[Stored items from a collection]

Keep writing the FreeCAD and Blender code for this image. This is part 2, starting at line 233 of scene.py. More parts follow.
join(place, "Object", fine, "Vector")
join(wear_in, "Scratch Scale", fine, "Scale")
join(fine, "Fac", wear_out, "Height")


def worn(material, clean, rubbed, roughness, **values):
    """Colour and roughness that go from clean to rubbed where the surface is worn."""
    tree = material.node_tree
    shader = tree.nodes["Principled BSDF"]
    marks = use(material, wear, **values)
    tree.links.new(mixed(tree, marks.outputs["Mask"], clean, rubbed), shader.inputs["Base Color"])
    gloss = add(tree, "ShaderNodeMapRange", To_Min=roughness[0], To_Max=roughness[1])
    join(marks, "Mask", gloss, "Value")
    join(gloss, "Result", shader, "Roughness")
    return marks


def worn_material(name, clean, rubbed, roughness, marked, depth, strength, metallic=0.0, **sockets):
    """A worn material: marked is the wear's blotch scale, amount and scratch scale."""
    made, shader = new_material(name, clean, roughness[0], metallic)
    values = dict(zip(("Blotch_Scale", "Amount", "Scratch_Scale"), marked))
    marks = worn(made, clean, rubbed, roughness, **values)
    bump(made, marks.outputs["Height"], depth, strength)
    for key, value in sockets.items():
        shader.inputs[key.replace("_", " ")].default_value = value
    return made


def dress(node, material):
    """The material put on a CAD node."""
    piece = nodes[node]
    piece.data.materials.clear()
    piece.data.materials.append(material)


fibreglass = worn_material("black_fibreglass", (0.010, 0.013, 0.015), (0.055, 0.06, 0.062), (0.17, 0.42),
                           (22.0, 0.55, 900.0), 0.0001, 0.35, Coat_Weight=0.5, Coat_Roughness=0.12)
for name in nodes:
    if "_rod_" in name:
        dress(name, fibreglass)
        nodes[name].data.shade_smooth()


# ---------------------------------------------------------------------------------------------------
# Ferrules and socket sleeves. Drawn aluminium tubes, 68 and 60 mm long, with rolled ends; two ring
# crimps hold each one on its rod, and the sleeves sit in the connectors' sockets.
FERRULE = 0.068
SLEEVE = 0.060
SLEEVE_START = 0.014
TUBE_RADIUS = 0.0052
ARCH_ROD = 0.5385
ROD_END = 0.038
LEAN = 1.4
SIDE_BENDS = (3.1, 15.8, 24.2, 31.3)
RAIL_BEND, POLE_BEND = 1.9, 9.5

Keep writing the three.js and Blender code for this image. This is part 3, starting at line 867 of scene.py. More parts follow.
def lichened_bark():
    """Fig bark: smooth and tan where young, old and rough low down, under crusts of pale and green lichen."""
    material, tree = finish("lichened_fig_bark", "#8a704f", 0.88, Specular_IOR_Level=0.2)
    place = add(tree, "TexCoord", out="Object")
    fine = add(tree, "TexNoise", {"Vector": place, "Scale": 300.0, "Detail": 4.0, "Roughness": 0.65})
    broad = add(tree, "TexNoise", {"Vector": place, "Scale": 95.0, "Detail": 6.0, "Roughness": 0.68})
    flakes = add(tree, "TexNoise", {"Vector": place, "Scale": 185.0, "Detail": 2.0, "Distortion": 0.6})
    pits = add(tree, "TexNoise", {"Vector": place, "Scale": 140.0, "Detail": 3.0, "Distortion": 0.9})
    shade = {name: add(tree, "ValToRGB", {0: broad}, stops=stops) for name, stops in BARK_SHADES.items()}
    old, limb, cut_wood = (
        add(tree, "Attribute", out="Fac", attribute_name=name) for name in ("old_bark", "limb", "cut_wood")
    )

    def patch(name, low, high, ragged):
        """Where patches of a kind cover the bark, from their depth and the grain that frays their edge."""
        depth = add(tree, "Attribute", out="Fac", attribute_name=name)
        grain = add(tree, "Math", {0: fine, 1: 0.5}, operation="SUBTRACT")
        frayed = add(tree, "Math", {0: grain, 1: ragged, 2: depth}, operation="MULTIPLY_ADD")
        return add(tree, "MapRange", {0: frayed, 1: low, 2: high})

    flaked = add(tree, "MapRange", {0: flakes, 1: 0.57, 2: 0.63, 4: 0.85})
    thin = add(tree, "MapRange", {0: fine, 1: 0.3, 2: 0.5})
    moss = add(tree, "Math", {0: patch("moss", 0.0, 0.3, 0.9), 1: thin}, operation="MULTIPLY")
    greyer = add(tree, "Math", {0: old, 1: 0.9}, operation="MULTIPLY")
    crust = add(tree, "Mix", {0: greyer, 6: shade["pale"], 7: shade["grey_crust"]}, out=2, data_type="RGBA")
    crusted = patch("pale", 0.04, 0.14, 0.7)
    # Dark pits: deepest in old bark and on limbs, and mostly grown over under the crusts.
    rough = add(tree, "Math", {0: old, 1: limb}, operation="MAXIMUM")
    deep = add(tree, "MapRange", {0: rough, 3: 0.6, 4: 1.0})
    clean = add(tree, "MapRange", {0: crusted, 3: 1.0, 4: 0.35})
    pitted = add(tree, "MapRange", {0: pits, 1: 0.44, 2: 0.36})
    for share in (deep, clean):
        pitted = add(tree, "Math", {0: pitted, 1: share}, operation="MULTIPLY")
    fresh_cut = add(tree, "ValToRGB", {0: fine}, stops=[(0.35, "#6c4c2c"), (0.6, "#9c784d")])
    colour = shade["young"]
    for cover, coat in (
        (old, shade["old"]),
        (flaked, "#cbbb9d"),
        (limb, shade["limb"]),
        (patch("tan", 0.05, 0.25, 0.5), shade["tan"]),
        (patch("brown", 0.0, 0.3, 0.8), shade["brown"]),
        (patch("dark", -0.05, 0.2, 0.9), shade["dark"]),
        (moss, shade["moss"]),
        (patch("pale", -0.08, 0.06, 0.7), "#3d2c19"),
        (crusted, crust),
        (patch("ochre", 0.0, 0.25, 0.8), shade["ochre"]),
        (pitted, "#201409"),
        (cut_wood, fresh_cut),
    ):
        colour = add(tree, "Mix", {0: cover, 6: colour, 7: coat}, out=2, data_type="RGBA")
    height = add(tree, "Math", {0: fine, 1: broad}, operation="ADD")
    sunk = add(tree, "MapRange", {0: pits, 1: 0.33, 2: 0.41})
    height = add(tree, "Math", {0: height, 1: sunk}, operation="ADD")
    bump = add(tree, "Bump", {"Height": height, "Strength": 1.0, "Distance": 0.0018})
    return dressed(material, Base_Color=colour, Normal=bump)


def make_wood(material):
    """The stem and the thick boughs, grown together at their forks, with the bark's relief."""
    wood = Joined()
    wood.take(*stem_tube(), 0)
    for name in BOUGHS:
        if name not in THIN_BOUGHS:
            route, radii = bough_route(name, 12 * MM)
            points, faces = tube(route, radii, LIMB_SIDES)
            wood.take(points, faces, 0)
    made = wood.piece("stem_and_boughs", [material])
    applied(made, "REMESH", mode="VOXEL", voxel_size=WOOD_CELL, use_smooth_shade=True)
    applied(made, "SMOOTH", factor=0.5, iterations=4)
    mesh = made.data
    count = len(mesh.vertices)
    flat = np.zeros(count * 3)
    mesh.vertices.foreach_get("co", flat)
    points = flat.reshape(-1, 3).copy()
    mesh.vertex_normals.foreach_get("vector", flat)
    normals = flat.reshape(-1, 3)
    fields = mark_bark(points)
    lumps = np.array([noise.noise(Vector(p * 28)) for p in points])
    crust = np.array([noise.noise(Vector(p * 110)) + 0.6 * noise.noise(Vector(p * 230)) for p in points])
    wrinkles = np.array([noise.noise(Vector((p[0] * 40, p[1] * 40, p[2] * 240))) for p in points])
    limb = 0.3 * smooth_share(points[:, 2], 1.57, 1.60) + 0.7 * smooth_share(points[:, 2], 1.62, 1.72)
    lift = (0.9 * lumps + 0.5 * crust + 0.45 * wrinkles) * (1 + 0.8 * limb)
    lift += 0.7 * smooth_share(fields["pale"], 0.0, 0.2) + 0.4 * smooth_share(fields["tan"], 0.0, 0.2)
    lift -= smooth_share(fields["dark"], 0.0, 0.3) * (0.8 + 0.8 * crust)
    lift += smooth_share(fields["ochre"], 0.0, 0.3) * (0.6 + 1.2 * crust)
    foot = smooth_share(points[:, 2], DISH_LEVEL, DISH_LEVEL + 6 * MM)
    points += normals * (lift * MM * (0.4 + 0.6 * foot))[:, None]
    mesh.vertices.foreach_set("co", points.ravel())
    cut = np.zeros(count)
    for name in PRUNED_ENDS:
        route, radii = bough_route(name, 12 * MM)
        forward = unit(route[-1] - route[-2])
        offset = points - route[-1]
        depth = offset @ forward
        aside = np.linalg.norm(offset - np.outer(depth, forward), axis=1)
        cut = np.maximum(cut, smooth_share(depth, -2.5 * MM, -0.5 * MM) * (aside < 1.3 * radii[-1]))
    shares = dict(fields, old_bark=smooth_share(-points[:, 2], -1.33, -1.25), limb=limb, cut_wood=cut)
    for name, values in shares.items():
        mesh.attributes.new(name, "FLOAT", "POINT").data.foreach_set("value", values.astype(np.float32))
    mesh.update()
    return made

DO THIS
From the opening line of the data above, please print each line as written up to and including the line that contains "return marks", and nothing more.

WRITTEN SOLUTION
Keep writing the FreeCAD and Blender code for this image. This is part 2, starting at line 233 of scene.py. More parts follow.
join(place, "Object", fine, "Vector")
join(wear_in, "Scratch Scale", fine, "Scale")
join(fine, "Fac", wear_out, "Height")


def worn(material, clean, rubbed, roughness, **values):
    """Colour and roughness that go from clean to rubbed where the surface is worn."""
    tree = material.node_tree
    shader = tree.nodes["Principled BSDF"]
    marks = use(material, wear, **values)
    tree.links.new(mixed(tree, marks.outputs["Mask"], clean, rubbed), shader.inputs["Base Color"])
    gloss = add(tree, "ShaderNodeMapRange", To_Min=roughness[0], To_Max=roughness[1])
    join(marks, "Mask", gloss, "Value")
    join(gloss, "Result", shader, "Roughness")
    return marks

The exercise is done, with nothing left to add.